**DATA SHOWN**.
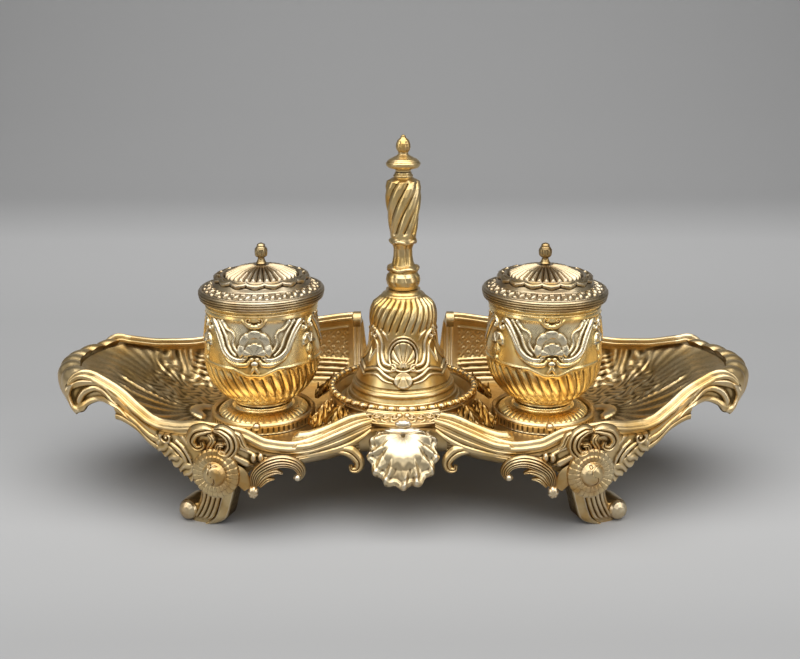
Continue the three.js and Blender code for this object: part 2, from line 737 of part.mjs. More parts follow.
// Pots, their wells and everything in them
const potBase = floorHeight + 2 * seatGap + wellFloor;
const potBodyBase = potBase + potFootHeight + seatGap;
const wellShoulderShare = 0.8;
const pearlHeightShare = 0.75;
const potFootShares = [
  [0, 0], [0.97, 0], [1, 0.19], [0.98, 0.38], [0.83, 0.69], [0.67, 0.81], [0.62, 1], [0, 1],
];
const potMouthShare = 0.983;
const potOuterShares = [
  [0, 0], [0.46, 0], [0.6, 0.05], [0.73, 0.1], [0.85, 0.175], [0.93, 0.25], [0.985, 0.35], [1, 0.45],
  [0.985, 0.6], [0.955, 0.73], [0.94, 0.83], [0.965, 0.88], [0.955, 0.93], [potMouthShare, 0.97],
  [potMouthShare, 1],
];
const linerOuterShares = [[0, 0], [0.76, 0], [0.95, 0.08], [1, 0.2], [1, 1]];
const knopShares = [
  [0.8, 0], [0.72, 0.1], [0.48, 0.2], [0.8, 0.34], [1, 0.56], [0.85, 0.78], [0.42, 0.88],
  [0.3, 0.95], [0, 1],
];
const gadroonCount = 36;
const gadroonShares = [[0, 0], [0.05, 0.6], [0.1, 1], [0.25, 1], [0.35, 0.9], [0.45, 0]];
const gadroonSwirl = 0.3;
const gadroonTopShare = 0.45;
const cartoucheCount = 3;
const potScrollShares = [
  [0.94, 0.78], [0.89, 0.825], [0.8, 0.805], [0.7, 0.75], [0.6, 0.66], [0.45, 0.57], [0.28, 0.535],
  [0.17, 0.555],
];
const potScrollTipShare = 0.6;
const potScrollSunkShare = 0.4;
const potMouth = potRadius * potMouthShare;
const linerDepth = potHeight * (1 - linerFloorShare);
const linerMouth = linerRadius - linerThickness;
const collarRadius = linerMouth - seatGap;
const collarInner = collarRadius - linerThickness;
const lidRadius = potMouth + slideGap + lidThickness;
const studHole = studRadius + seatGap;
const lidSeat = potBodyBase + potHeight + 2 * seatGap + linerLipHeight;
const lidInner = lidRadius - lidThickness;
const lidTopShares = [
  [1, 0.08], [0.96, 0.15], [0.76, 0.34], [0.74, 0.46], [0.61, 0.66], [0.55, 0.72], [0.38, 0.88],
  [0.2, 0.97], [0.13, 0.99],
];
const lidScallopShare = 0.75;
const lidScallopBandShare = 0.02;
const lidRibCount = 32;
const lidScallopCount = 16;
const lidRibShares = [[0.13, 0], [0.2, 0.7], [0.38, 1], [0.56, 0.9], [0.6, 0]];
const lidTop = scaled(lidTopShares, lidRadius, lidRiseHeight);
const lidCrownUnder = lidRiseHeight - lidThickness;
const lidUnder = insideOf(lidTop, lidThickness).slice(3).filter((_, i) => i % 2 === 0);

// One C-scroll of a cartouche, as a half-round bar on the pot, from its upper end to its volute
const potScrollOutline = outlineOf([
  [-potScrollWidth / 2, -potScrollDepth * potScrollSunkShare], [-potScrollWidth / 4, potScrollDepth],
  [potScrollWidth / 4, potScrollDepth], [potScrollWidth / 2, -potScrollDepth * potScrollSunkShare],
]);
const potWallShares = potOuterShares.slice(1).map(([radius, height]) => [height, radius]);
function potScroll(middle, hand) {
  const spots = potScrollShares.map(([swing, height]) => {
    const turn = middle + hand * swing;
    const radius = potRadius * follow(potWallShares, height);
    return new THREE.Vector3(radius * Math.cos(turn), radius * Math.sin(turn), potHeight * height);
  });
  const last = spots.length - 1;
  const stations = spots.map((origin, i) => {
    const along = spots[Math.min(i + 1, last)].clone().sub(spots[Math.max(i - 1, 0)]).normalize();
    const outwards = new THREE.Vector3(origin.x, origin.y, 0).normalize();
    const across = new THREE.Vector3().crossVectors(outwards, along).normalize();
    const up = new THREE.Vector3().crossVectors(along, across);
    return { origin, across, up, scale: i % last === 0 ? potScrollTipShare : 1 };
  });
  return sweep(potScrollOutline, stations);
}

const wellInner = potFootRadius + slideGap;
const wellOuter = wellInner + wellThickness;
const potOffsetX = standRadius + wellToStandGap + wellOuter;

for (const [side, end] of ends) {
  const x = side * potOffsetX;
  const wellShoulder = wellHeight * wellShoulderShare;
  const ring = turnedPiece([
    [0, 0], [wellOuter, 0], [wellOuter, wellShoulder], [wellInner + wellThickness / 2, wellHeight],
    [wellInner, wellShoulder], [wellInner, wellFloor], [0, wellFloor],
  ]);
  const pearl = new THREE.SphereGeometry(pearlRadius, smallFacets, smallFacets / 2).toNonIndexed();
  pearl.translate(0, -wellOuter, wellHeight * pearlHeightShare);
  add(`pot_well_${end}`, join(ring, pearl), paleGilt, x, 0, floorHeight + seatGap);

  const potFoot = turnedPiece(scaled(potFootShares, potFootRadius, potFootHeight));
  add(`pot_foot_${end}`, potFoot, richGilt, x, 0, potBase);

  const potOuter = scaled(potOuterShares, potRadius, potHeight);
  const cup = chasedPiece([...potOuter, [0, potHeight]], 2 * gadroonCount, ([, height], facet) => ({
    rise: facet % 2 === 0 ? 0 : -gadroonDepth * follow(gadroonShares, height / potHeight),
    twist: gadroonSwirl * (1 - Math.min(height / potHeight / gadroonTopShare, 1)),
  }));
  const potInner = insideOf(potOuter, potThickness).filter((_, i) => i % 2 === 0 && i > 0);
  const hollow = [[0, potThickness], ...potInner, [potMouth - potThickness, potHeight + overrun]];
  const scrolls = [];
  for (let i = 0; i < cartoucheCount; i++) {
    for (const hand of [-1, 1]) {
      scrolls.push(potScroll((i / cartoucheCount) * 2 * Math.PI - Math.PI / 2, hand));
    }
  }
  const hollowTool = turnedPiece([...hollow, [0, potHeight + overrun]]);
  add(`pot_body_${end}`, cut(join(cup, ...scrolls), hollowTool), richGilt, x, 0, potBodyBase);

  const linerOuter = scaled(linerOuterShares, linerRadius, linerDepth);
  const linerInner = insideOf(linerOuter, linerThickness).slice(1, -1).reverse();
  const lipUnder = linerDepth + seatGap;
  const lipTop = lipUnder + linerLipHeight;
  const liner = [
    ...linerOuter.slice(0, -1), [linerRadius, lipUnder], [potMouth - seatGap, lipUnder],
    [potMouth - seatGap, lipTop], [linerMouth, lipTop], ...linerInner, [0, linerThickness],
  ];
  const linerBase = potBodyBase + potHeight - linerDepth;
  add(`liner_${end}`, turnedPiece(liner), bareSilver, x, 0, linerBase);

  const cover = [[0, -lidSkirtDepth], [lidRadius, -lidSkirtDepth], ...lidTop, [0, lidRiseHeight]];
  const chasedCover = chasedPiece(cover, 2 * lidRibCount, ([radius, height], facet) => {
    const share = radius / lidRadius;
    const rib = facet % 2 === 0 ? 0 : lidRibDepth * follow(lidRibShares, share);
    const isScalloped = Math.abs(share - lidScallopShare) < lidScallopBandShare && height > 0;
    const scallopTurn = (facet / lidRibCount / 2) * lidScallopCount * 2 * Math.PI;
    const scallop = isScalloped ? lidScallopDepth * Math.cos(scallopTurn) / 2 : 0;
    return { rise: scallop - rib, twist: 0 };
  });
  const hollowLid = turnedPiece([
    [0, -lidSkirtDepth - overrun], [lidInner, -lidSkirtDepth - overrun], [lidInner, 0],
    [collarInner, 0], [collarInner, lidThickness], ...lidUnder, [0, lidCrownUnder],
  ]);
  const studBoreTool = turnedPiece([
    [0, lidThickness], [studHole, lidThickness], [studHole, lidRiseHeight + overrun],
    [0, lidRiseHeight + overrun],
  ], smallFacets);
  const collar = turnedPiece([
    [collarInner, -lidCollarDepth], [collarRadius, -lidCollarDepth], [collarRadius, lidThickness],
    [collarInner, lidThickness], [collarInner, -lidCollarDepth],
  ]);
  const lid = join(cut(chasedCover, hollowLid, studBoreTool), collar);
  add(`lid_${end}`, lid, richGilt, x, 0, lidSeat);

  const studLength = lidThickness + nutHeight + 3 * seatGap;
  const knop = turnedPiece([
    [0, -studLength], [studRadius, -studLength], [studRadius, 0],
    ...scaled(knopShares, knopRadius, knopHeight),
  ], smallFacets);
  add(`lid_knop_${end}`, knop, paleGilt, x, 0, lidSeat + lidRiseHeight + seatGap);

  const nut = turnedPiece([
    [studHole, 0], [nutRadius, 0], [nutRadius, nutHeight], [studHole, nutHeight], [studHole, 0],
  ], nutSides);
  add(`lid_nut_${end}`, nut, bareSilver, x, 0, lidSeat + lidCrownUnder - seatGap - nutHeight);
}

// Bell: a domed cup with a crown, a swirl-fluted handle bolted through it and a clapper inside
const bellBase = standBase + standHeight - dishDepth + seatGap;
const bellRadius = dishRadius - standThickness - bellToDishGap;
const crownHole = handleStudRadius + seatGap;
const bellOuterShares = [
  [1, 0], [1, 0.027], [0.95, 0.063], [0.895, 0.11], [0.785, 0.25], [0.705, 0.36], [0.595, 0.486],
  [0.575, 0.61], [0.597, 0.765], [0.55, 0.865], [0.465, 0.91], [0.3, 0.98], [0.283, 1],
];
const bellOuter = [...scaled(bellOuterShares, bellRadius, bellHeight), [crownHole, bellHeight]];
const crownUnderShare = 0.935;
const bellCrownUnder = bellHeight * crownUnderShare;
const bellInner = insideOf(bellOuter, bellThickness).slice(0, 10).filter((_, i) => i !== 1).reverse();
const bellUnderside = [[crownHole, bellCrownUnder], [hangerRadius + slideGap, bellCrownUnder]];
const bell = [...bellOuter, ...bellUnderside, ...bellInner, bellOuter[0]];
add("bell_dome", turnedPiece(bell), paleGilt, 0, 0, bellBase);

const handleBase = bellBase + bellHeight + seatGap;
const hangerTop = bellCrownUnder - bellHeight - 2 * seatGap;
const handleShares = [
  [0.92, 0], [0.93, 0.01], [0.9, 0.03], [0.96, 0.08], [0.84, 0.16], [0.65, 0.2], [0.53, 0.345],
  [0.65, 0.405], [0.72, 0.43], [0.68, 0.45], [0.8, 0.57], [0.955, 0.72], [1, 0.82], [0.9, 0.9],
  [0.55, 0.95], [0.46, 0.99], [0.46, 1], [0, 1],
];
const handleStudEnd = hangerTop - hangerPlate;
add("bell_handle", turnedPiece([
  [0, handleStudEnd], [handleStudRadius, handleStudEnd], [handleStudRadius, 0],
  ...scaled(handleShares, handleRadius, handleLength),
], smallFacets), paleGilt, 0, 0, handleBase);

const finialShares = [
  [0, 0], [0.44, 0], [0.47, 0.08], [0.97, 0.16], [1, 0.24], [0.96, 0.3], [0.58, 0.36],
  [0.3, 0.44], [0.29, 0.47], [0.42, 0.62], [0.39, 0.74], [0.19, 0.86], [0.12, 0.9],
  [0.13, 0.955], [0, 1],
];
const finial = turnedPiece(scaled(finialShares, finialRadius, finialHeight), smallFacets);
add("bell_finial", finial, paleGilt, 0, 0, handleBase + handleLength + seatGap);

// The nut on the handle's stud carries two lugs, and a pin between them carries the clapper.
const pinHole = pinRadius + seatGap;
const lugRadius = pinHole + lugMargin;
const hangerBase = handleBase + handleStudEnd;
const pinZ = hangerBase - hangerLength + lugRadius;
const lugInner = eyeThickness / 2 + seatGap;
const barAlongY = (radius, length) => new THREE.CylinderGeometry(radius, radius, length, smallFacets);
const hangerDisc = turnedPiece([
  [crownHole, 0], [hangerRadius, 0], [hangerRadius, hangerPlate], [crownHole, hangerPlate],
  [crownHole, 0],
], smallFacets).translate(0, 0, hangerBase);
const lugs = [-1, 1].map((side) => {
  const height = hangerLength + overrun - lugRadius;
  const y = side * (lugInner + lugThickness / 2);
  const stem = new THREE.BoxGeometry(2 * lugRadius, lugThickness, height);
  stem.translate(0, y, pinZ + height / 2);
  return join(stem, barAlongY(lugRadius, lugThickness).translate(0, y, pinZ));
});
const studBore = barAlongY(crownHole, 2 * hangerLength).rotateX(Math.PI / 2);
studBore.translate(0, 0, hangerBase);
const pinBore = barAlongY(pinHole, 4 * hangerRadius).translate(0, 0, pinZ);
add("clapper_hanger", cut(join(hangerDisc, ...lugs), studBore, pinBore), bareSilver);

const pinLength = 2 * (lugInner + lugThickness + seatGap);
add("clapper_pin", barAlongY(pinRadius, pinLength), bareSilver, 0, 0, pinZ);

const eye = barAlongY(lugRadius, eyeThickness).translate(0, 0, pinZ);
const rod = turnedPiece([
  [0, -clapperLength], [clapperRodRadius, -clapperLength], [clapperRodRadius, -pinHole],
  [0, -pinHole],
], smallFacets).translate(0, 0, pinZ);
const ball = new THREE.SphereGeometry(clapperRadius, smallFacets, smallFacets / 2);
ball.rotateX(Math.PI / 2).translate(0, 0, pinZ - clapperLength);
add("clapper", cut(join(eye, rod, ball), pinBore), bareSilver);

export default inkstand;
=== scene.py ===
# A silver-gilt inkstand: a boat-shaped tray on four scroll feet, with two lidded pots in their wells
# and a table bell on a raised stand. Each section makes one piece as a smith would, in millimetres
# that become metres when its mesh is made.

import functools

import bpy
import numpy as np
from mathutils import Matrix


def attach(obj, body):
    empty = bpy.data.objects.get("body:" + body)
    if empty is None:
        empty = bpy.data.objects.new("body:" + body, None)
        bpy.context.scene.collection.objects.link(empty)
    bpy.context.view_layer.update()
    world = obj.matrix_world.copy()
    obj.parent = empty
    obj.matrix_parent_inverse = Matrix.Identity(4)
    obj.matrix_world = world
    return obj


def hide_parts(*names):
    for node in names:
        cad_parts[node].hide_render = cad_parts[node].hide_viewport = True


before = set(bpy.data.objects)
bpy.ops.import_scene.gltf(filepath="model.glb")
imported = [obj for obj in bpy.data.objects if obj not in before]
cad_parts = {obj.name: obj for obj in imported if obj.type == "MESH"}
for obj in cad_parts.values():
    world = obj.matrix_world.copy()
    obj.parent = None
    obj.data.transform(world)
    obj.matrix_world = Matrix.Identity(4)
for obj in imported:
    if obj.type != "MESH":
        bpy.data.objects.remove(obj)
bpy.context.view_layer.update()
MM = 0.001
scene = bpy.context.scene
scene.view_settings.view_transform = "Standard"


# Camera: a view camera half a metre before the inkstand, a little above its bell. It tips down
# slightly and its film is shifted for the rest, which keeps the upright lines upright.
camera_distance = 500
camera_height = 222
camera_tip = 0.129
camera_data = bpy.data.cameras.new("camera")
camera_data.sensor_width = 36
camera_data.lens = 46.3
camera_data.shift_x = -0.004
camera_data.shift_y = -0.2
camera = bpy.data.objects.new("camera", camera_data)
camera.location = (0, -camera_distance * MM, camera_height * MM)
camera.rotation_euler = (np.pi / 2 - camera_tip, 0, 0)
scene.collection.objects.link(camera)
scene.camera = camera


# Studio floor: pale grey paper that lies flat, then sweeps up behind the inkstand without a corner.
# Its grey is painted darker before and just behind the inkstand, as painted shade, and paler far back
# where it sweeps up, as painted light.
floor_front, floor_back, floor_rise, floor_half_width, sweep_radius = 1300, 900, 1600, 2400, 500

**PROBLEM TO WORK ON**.
Of the lines above, extract only those from the line with "eyeThickness).translate(0, 0, pinZ);" to the line with "before = set(bpy.data.objects)", both included, exactly as written.

**RESPONSE TO THIS EXERCISE**.
const eye = barAlongY(lugRadius, eyeThickness).translate(0, 0, pinZ);
const rod = turnedPiece([
  [0, -clapperLength], [clapperRodRadius, -clapperLength], [clapperRodRadius, -pinHole],
  [0, -pinHole],
], smallFacets).translate(0, 0, pinZ);
const ball = new THREE.SphereGeometry(clapperRadius, smallFacets, smallFacets / 2);
ball.rotateX(Math.PI / 2).translate(0, 0, pinZ - clapperLength);
add("clapper", cut(join(eye, rod, ball), pinBore), bareSilver);

export default inkstand;
=== scene.py ===
# A silver-gilt inkstand: a boat-shaped tray on four scroll feet, with two lidded pots in their wells
# and a table bell on a raised stand. Each section makes one piece as a smith would, in millimetres
# that become metres when its mesh is made.

import functools

import bpy
import numpy as np
from mathutils import Matrix


def attach(obj, body):
    empty = bpy.data.objects.get("body:" + body)
    if empty is None:
        empty = bpy.data.objects.new("body:" + body, None)
        bpy.context.scene.collection.objects.link(empty)
    bpy.context.view_layer.update()
    world = obj.matrix_world.copy()
    obj.parent = empty
    obj.matrix_parent_inverse = Matrix.Identity(4)
    obj.matrix_world = world
    return obj


def hide_parts(*names):
    for node in names:
        cad_parts[node].hide_render = cad_parts[node].hide_viewport = True


before = set(bpy.data.objects)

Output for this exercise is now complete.